# START OF Given material

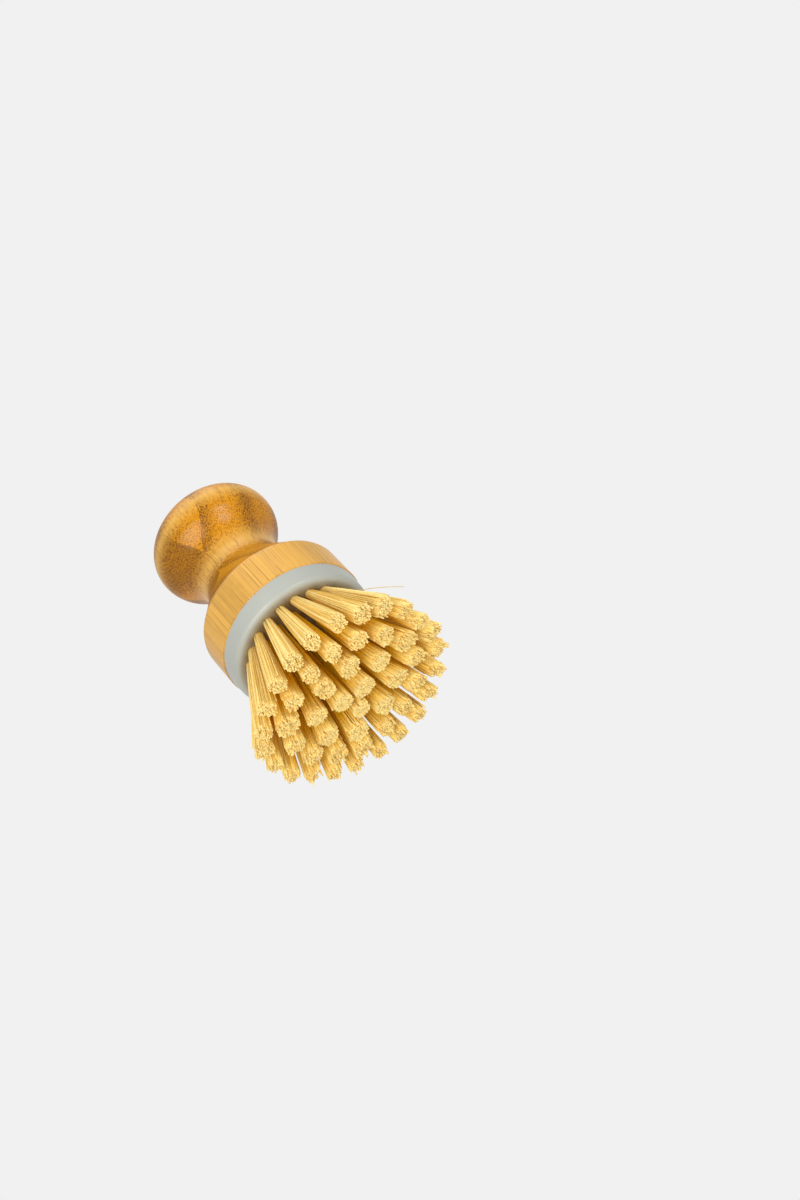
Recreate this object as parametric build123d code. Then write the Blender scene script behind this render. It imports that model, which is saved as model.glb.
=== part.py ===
from build123d import *
import os
from math import acos, atan2, cos, hypot, pi, radians, sin

# A palm dish brush: a turned bamboo handle with a knob, a hollow neck and a straight collar,
# a round plastic bristle block glued under the collar, and a fan of tufts set in the block.
# The brush stands upright on its longest bristles. The turning axis is Z, +Z points up the
# handle, and the origin is the centre of the flat that the longest bristles are trimmed to.

# Handle, turned from one laminated blank. Heights are above the joint with the block.
handle_height = 65.5
collar_radius = 26.0
collar_height = 13.3
collar_edge_break = 0.5
collar_arris = 0.3
neck_radius = 14.8
knob_radius = 22.5
knob_depth = 13.0
knob_shoulder_radius = 9.9

# The neck's hollow: its middle and its radius, as shares of the height between the collar's
# top and the widest point of the knob
neck_height_share = 0.523
neck_hollow_share = 0.398

# Bristle block: a moulded disc, set back a little under the collar, with a spigot on its back
block_setback = 0.3
block_height = 7.0
block_draft = 0.4
block_edge_round = 2.0
spigot_height = 4.0
spigot_chamfer = 0.6

# Joint between the two: the recess in the collar is wider and deeper than the spigot
recess_wall = 6.85
recess_clearance = 0.15
adhesive_thickness = 0.3
adhesive_margin = 0.5

# Blind tuft holes, in rings from the rim to the middle, all leaning away from one apex that
# lies above the block's face. The starts are the angles of each ring's first hole, in degrees.
rim_margin = 5.7
inner_ring_radius = 3.2
ring_counts = (23, 15, 8, 3)
ring_starts = (0.0, 1.0, 32.0, 110.0)
hole_radius = 1.8
hole_depth = 5.0
fan_apex_height = 47.8

# Tufts, each folded at the bottom of its hole under a flat wire anchor. The pitch of the strands
# is a share of the width of one leg of the fold, and they spread by a share towards the tips.
tuft_clearance = 0.05
fold_thickness = 0.8
fold_sides = 6
bristle_length = 31.6
trim_depth = 0.5
strands_per_leg = 5
strand_gap = 0.05
strand_pitch_share = 0.335
tip_spread_share = 2.5
anchor_thickness = 0.4
anchor_width = 1.5
anchor_clearance = 0.15

# How far a cutting or joining shape runs past the face that it passes
overrun = 0.5

knob_height = handle_height - knob_depth
neck_span = knob_height - collar_height
neck_height = collar_height + neck_height_share * neck_span
neck_hollow_radius = neck_hollow_share * neck_span
block_radius = collar_radius - block_setback
spigot_radius = collar_radius - recess_wall - recess_clearance
outer_ring_radius = block_radius - rim_margin
fold_radius = hole_radius - tuft_clearance
fold_depth = hole_depth - fold_thickness
anchor_length = 2 * (hole_radius - anchor_clearance)
face_z = bristle_length - trim_depth
joint_z = face_z + block_height

# Shapes that stand on their own origin, or hang from it
STANDING = (Align.CENTER, Align.CENTER, Align.MIN)
HANGING = (Align.CENTER, Align.CENTER, Align.MAX)


def unit(x, z):
    """The direction of a step in the profile plane, one long."""
    length = hypot(x, z)
    return x / length, z / length


def arc_about(centre, radius, start, end):
    """An arc of under a half circle about a centre, from one profile point to another."""
    x, z = unit(start[0] + end[0] - 2 * centre[0], start[1] + end[1] - 2 * centre[1])
    middle = (centre[0] + radius * x, centre[1] + radius * z)
    return ThreePointArc(start, middle, end)


def handle_profile():
    """Half the turned outline, from the joint up, as arcs that run into each other."""
    hollow = (neck_radius + neck_hollow_radius, neck_height)
    edge = (collar_radius, collar_height)

    # the flare is the line from the collar's edge that just touches the neck's hollow
    run = (edge[0] - hollow[0], edge[1] - hollow[1])
    turn = atan2(run[1], run[0]) - acos(neck_hollow_radius / hypot(*run))
    flare_end = (
        hollow[0] + neck_hollow_radius * cos(turn),
        hollow[1] + neck_hollow_radius * sin(turn),
    )

    # the knob's underside is the arc that touches the hollow and is upright at the widest point
    side = hollow[0] - knob_radius
    rise = knob_height - neck_height
    belly_radius = (side**2 + rise**2 - neck_hollow_radius**2) / (2 * (neck_hollow_radius - side))
    belly = (knob_radius - belly_radius, knob_height)
    x, z = unit(belly[0] - hollow[0], belly[1] - hollow[1])
    belly_start = (hollow[0] + neck_hollow_radius * x, hollow[1] + neck_hollow_radius * z)

    # the crown is the arc about the axis that touches the shoulder at the handle's full height
    shoulder = (knob_radius - knob_shoulder_radius, knob_height)
    crown_radius = (shoulder[0] ** 2 + knob_depth**2 - knob_shoulder_radius**2) / (
        2 * (knob_depth - knob_shoulder_radius)
    )
    crown = (0, handle_height - crown_radius)
    x, z = unit(shoulder[0] - crown[0], shoulder[1] - crown[1])
    crown_edge = (crown[0] + crown_radius * x, crown[1] + crown_radius * z)

    widest = (knob_radius, knob_height)
    top = (0, handle_height)
    return [
        Line((0, 0), (collar_radius, 0)),
        Line((collar_radius, 0), edge),
        Line(edge, flare_end),
        arc_about(hollow, neck_hollow_radius, flare_end, belly_start),
        arc_about(belly, belly_radius, belly_start, widest),
        arc_about(shoulder, knob_shoulder_radius, widest, crown_edge),
        arc_about(crown, crown_radius, crown_edge, top),
        Line(top, (0, 0)),
    ]


def turned(edges):
    """The solid of a closed half outline drawn in (radius, height) and turned about Z."""
    outline = Plane.XZ * make_face(Curve() + edges)
    return revolve(outline, Axis.Z)


def circle_at(body, height):
    """The round edge of a turned body that lies nearest to a height."""
    circles = body.edges().filter_by(GeomType.CIRCLE)
    return circles.sort_by(lambda edge: abs(edge.center().Z - height))[0]


def handle():
    """The turned handle, with the recess for the block's spigot in its foot."""
    body = turned(handle_profile())
    body = chamfer(circle_at(body, collar_height), collar_edge_break)
    body = chamfer(circle_at(body, 0), collar_arris)
    depth = spigot_height + adhesive_thickness
    recess = Cylinder(spigot_radius + recess_clearance, depth + overrun, align=HANGING)
    return Pos(0, 0, joint_z) * (body - Pos(0, 0, depth) * recess)


def hole_planes():
    """Every hole's name and its plane: mouth at the origin, +Z out along the tuft."""
    planes = []
    ring_pitch = (outer_ring_radius - inner_ring_radius) / (len(ring_counts) - 1)
    for ring, (count, start) in enumerate(zip(ring_counts, ring_starts)):
        radius = outer_ring_radius - ring * ring_pitch
        lean = atan2(radius, fan_apex_height)
        for index in range(count):
            angle = radians(start) + 2 * pi * index / count
            outward = Vector(cos(angle), sin(angle), 0)
            along = outward * sin(lean) + Vector(0, 0, -cos(lean))
            sideways = Vector(-sin(angle), cos(angle), 0)
            mouth = outward * radius + Vector(0, 0, face_z)
            name = f"tuft_ring{ring + 1}_{index + 1:02d}"
            planes.append((name, Plane(origin=mouth, x_dir=sideways, z_dir=along)))
    return planes


def bristle_block(planes):
    """The disc with its rounded front edge, its spigot and its leaning blind holes."""
    outline = Polyline(
        (0, 0),
        (block_radius - block_draft, 0),
        (block_radius, block_height),
        (spigot_radius, block_height),
        (spigot_radius, block_height + spigot_height),
        (0, block_height + spigot_height),
        close=True,
    )
    body = turned(outline.edges())
    body = fillet(circle_at(body, 0), block_edge_round)
    body = chamfer(circle_at(body, block_height + spigot_height), spigot_chamfer)
    drill = Pos(0, 0, -hole_depth) * Cylinder(
        hole_radius, hole_depth + hole_radius, align=STANDING
    )
    holes = [plane * drill for _, plane in planes]
    return Pos(0, 0, face_z) * body - holes


def adhesive_layer():
    """The glue between the spigot's top and the floor of the recess."""
    radius = spigot_radius - spigot_chamfer - adhesive_margin
    disc = Cylinder(radius, adhesive_thickness, align=STANDING)
    return Pos(0, 0, joint_z + spigot_height) * disc


def tuft_anchors(planes):
    """A flat wire across each hole, on edge on the fold of its tuft, along the radius."""
    wire = Box(anchor_thickness, anchor_length, anchor_width, align=STANDING)
    seat = Pos(0, 0, tuft_clearance - fold_depth)
    return Compound(children=[plane * seat * wire for _, plane in planes])


def strand_feet():
    """The side of a strand, and where they stand on the fold: a zigzag row in each leg."""
    leg_start = anchor_thickness / 2 + tuft_clearance
    pitch = strand_pitch_share * (fold_radius - leg_start)
    side = pitch - strand_gap
    first_row = leg_start + strand_gap + side / 2
    feet = []
    for leg in (-1, 1):
        for index in range(strands_per_leg):
            across = first_row + (index % 2) * pitch
            along = (index - (strands_per_leg - 1) / 2) * pitch
            feet.append((leg * across, along))
    return side, feet


def tuft():
    """A tuft in the frame of its hole: the fold at the bottom and the two legs of strands."""
    fold = extrude(RegularPolygon(fold_radius, fold_sides), fold_thickness)
    side, feet = strand_feet()
    strands = []
    for x, y in feet:
        foot = Vector(x, y, -fold_depth - overrun)
        tip = Vector(tip_spread_share * x, tip_spread_share * y, bristle_length)
        run = tip - foot
        section = Plane(origin=foot, x_dir=Vector(0, 1, 0).cross(run), z_dir=run)
        strands.append(extrude(section * Rectangle(side, side), run.length))
    return (Pos(0, 0, -hole_depth) * fold).fuse(*strands)


def tufts(planes):
    """Each tuft in its hole, with what reaches below the standing plane trimmed off."""
    one = tuft()
    reach = outer_ring_radius + bristle_length
    below = Box(2 * reach, 2 * reach, reach, align=HANGING)
    placed = {}
    for name, plane in planes:
        piece = plane * one
        if piece.bounding_box().min.Z < 0:
            piece = piece - below
        placed[name] = piece
    return placed


def main():
    planes = hole_planes()
    parts = {
        "handle": handle(),
        "bristle_block": bristle_block(planes),
        "adhesive_layer": adhesive_layer(),
        "tuft_anchors": tuft_anchors(planes),
    }
    parts.update(tufts(planes))
    os.makedirs("parts", exist_ok=True)
    for name, shape in parts.items():
        export_step(shape, f"parts/{name}.step")
    strands = 2 * strands_per_leg * len(planes)
    print(len(parts), "nodes,", len(planes), "tufts,", strands, "strands")


main()
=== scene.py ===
# %% [markdown]
# # A palm dish brush
#
# The real brush has five finishes: lacquered bamboo on the turned handle, moulded plastic on the
# block under it, glue and wire that hardly show, and stiff plant fibre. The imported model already
# holds the turned and moulded shapes to two hundredths of a millimetre, so it is loaded first
# and stays as it is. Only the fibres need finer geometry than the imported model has.

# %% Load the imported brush
from math import atan2, cos, pi, radians, sin

import bpy
import bmesh
import numpy as np
from mathutils import Matrix, Vector


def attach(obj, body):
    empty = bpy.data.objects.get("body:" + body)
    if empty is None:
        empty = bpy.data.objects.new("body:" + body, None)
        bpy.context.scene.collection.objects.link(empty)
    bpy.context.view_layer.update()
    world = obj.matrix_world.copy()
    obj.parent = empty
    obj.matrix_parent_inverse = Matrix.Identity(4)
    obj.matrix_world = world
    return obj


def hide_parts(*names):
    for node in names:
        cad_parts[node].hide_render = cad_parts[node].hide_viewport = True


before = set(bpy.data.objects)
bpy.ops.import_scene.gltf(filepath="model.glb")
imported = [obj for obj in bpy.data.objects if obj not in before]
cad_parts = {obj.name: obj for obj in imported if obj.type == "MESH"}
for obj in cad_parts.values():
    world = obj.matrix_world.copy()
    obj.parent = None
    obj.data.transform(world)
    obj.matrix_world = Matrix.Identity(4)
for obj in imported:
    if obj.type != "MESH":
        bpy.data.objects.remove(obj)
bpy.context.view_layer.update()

MM = 0.001

# %% [markdown]
# ## The camera
#
# Seen from the standing brush, the photographer was well below it and looked up at the
# bristles, with the knob running away to the upper left. A camera could be tilted by hand until
# it fits, but three directions and a place say the same thing exactly: where the picture's
# right, its top and its back point in the brush's own frame. The camera is more than half a
# metre away, so the far end of the handle is only a little smaller than the near one.

# %% Camera
camera_place = Vector((0.0700, -0.4478, -0.3536))
picture_right = Vector((0.6721, 0.5039, -0.5425))
picture_top = Vector((0.7374, -0.3895, 0.5518))
picture_back = picture_right.cross(picture_top)
lens_length = 55.74
sensor_width = 36.0
nearest_seen = 0.01
look_height = 0.038

turn = Matrix((picture_right, picture_top, picture_back)).transposed().to_4x4()
bpy.ops.object.camera_add()
camera = bpy.context.object
camera.name = "photo_camera"
camera.matrix_world = Matrix.Translation(camera_place) @ turn
camera.data.sensor_fit = "AUTO"
camera.data.sensor_width = sensor_width
camera.data.lens = lens_length
camera.data.clip_start = nearest_seen
camera.data.dof.use_dof = False
bpy.context.scene.camera = camera
to_brush = (camera_place - Vector((0, 0, look_height))).length
print("camera to brush:", round(to_brush, 3), "m")

# %% [markdown]
# ## Floor, sky and lamps
#
# A product table is pale and evenly lit. The floor could be one big white plane, but this
# camera sits below it, so its material lets the view through from behind and melts away
# towards the rim, where the plain background takes over. The floor still catches the shadow
# of the brush in every view from above.

# %% Small helpers for node trees
def node(tree, kind, inputs=None, **settings):
    """Add a node, set its options, and link or fill its inputs."""
    made = tree.nodes.new("ShaderNode" + kind)
    for name, value in settings.items():
        setattr(made, name, value)
    for name, value in (inputs or {}).items():
        if isinstance(value, bpy.types.NodeSocket):
            tree.links.new(value, made.inputs[name])
        else:
            made.inputs[name].default_value = value
    return made


def maths(tree, operation, a, b=0.0):
    """One Math node's result."""
    return node(tree, "Math", {0: a, 1: b}, operation=operation).outputs[0]


def remap(tree, value, low, high, to_low=0.0, to_high=1.0, kind="LINEAR"):
    """Map a value's range onto another and hold it there."""
    sockets = {"Value": value, "From Min": low, "From Max": high,
               "To Min": to_low, "To Max": to_high}
    return node(tree, "MapRange", sockets, interpolation_type=kind).outputs[0]


def blend(tree, factor, a, b):
    """Mix two colours."""
    return node(tree, "Mix", {0: factor, 6: a, 7: b}, data_type="RGBA").outputs[2]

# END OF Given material

Write down again the exact lines running from the beginning of the data to the line containing "adhesive_margin = 0.5", with both ends included.

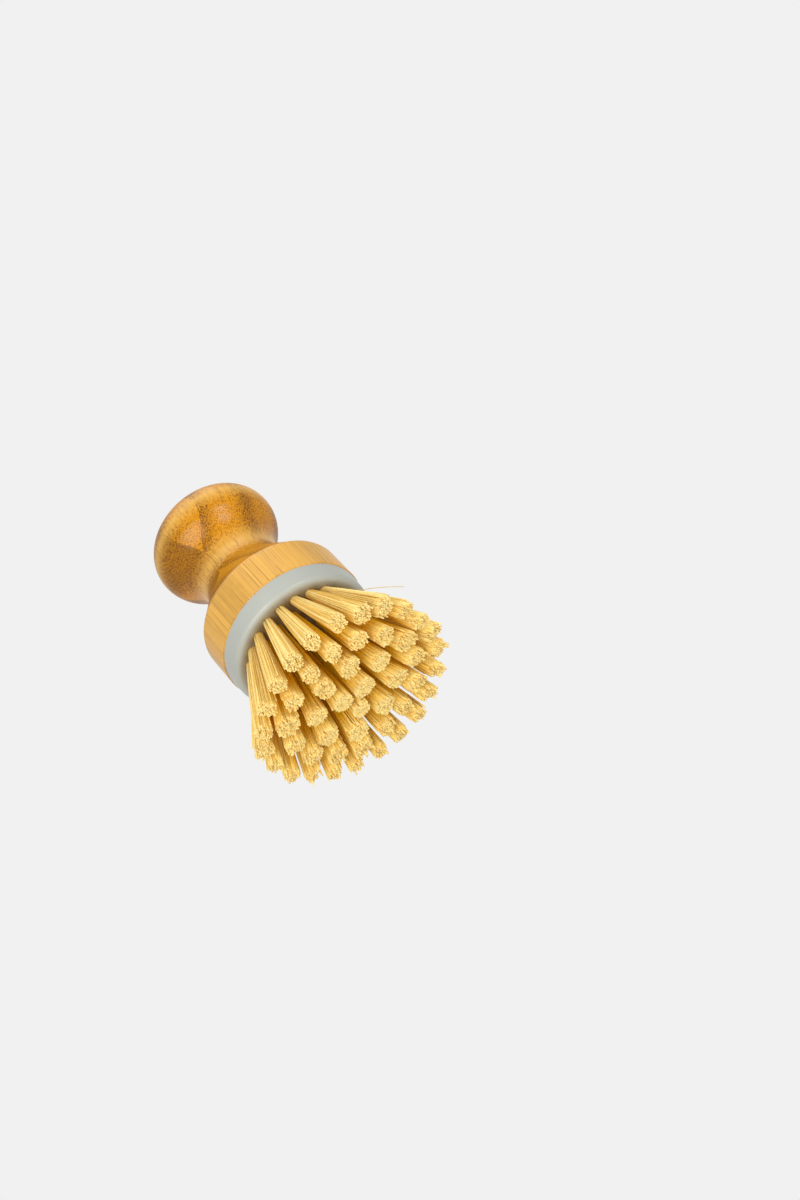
Recreate this object as parametric build123d code. Then write the Blender scene script behind this render. It imports that model, which is saved as model.glb.
=== part.py ===
from build123d import *
import os
from math import acos, atan2, cos, hypot, pi, radians, sin

# A palm dish brush: a turned bamboo handle with a knob, a hollow neck and a straight collar,
# a round plastic bristle block glued under the collar, and a fan of tufts set in the block.
# The brush stands upright on its longest bristles. The turning axis is Z, +Z points up the
# handle, and the origin is the centre of the flat that the longest bristles are trimmed to.

# Handle, turned from one laminated blank. Heights are above the joint with the block.
handle_height = 65.5
collar_radius = 26.0
collar_height = 13.3
collar_edge_break = 0.5
collar_arris = 0.3
neck_radius = 14.8
knob_radius = 22.5
knob_depth = 13.0
knob_shoulder_radius = 9.9

# The neck's hollow: its middle and its radius, as shares of the height between the collar's
# top and the widest point of the knob
neck_height_share = 0.523
neck_hollow_share = 0.398

# Bristle block: a moulded disc, set back a little under the collar, with a spigot on its back
block_setback = 0.3
block_height = 7.0
block_draft = 0.4
block_edge_round = 2.0
spigot_height = 4.0
spigot_chamfer = 0.6

# Joint between the two: the recess in the collar is wider and deeper than the spigot
recess_wall = 6.85
recess_clearance = 0.15
adhesive_thickness = 0.3
adhesive_margin = 0.5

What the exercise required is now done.